McCurry had considered leaving the administration earlier this year but delayed his departure to support the president as the Lewinsky scandal developed. He left earlier this month.

Speakes said a press secretary who was lied to would be forced to resign.

''You make a choice: You're either going to bend your morals or resign,'' he said.

If he learned the president had lied to the American people, what would he do?

''I'd be mad as a hornet and yes, I think I'd probably resign,'' Speakes said.

The press secretaries gave high marks to the press for accuracy, and another member of the panel, Kevin Merida of The Washington Post, said the criticism of press coverage was predictable.

''It happens every time we get involved with sex. It happened in '92 with Gennifer Flowers and going back to Gary Hart,'' Merida said.

One panelist, political analyst Sherry Bebitch Jeffe, said the crisis has empowered the cabinet.

''It appears to me that (Secretary of State) Madeleine Albright and the secretary of the treasury now have incredible opportunity to do policy,'' Jeffe said. ''The White House is too busy dealing with Monica.''



To: Volsi Mimir who wrote (9931)10/17/1998 1:19:00 PM
From: Volsi Mimir  Read Replies (1) | Respond to of 67261
 
Intelligentsia Bankrupt
by James K. Glassman
October 15, 1998
intellectualcapital.com

It is easy to pick on artists when they write about politics. They may know fiction and poetry, but, when their brains turn to matters of state, we get, well ... mush.
But why did the new editor of The New Yorker, an intelligent fellow named David Remnick, decide to put their uninformed, often moronic opinions on display? It is mind-boggling, but there they were, leading off the "Talk of the Town" section in the Oct. 5, 1998, edition. In fact, so many artists wanted to weigh in that the pieces slopped over into the next issue.

"The Topic";
was it necessary
In its coy style, The New Yorker did not even delineate the question, other than to call it "The Topic," but we all knew what it was: the Lewinsky scandal. "Thanks to the papers," said the introduction, "we know what the columnists think. Thanks to round-the-clock cable, we know what the ex-prosecutors, the right-wing blondes, the teletropic law professors, the disgraced political consultants think. Thanks to the polls, we know what the 'American people' think. But what about the experts on human folly?"

For the defense

The first expert was the hyperbolic Toni Morrison, who tells us that the independent counsel's authority "may be reminiscent of a solitary Torequemada on a holy mission of lethal inquisition" (a theme to which many of the Nobelist's colleagues will return). She talks about "feral Republicans, smelling blood and a shot at the totalitarian power they believe is rightfully theirs" as they mount a "sustained, bloody, arrogant coup d'etat."

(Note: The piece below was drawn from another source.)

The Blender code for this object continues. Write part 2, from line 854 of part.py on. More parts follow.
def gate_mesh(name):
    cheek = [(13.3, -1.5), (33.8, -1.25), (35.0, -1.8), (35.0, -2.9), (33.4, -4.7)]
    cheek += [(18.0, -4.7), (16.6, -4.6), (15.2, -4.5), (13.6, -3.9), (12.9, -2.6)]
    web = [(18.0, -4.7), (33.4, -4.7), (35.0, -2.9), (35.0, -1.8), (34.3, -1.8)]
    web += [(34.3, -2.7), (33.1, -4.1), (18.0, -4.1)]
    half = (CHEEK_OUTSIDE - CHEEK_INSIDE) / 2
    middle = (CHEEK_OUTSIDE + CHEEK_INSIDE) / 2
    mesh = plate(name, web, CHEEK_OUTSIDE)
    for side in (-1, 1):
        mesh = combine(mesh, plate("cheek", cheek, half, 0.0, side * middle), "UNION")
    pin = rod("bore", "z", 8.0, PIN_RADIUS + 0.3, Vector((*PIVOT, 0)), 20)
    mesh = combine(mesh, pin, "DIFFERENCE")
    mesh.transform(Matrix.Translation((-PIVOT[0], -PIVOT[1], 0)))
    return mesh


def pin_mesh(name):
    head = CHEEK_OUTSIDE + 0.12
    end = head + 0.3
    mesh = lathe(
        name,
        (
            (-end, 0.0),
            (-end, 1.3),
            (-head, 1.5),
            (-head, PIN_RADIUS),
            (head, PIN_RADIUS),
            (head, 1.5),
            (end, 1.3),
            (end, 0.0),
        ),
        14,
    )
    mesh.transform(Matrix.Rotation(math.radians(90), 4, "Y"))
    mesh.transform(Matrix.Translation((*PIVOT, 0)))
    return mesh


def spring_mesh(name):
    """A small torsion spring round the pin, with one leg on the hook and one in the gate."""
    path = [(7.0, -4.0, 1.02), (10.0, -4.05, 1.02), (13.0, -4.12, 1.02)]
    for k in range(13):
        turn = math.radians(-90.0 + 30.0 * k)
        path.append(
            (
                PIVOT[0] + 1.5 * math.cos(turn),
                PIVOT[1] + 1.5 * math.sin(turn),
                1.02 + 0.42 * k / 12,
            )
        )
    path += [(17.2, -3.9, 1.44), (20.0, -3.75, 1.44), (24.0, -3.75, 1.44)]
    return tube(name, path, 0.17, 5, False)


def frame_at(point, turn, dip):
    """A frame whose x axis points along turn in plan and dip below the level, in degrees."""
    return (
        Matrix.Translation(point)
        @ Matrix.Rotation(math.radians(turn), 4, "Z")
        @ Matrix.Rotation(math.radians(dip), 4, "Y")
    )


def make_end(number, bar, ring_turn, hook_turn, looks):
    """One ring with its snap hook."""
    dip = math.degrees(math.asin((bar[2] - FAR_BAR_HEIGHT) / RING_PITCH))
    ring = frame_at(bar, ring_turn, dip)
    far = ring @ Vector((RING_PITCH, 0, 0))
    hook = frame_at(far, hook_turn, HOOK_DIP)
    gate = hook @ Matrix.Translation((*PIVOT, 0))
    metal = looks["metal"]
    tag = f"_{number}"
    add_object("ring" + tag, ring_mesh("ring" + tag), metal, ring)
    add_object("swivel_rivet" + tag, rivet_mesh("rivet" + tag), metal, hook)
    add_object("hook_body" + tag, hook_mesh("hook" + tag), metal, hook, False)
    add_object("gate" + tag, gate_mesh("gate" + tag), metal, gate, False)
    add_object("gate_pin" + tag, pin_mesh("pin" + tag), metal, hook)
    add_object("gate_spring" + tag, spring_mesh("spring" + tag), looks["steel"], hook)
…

Next, we have Janet Malcolm, who writes (well, I should add) on such matters as psychoanalysis. "It is the brash Monica," she writes, "not the passive Bill, who finally earns the reader's censure." Actually, this is a kind portrayal of the intern. Someone named Louis Begley (sorry if I can't identify him; The New Yorker, again coyly, provides no clues, but he writes like a prig) calls her a "little slut."

Novelist Jane Smiley opines: "War always brings Bill Clinton to a state of deep reluctance rather than a state of secret thrill. Love seems to have a different effect. Love seems to turn him on." This is good, she believes -- who doesn't? In fact, throughout these little essays, there winds the theme that left-wingers are hot, sexy folks, while right-wingers are uptight, resentful prudes. (This has not been my personal experience.)

More...




To: Volsi Mimir who wrote (9931)10/19/1998 2:25:00 PM
From: Charles Hughes  Read Replies (1) | Respond to of 67261
 
>>> Ballot measures "are a public spanking of legislatures,"

We have the technology now. And one of the old reasons for not doing so, the privacy of the people, (no registration, no national numbers), hasn't even a threadbare bit of cloth left on it.

I can't imagine any other way to get the majority back to voting or the congress back to halfway honest than a national ballot measure or referendum mechanism.